There is work, family, kids, death, pets, bills, obligations, and the list goes on. This is one of the easiest ways to opt-out of our deeper desires because it seems so incredibly legit. We use “Life” as an excuse for not truly “Living” all the time. We are so programmed around our “life” and living it in accordance with the prescription of society that the regrets people have at the end of life, when none of the business of “life” matters are things like “I wish I’d had the courage to live a life true to myself, not the life others expected of me” or “I wish I had stayed in touch with my friends”. We have a hard time seeing life itself as an avoidance, but when we are asleep in our patterns it is the greatest form of avoidance.
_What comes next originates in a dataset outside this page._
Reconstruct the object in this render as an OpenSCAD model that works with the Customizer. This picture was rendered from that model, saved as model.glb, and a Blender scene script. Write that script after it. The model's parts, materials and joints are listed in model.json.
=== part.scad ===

All of these forms of resistance feel like they are par for the course in everyday life. Meditation and awareness allow us to begin to bring our attention to see them in operation but that doesn’t mean they just go away. It takes time and healing the underlying beliefs. For instance, you will never feel safe in the world if you don’t feel safe inside yourself and you will never feel like there is enough if you don’t feel enough. Once we begin to see the patterns and heal the deeper things, then change begins to happen. Change begins to happen and we become softer, more open, more connectable. Then life starts to feel better and we experience more happiness and joy.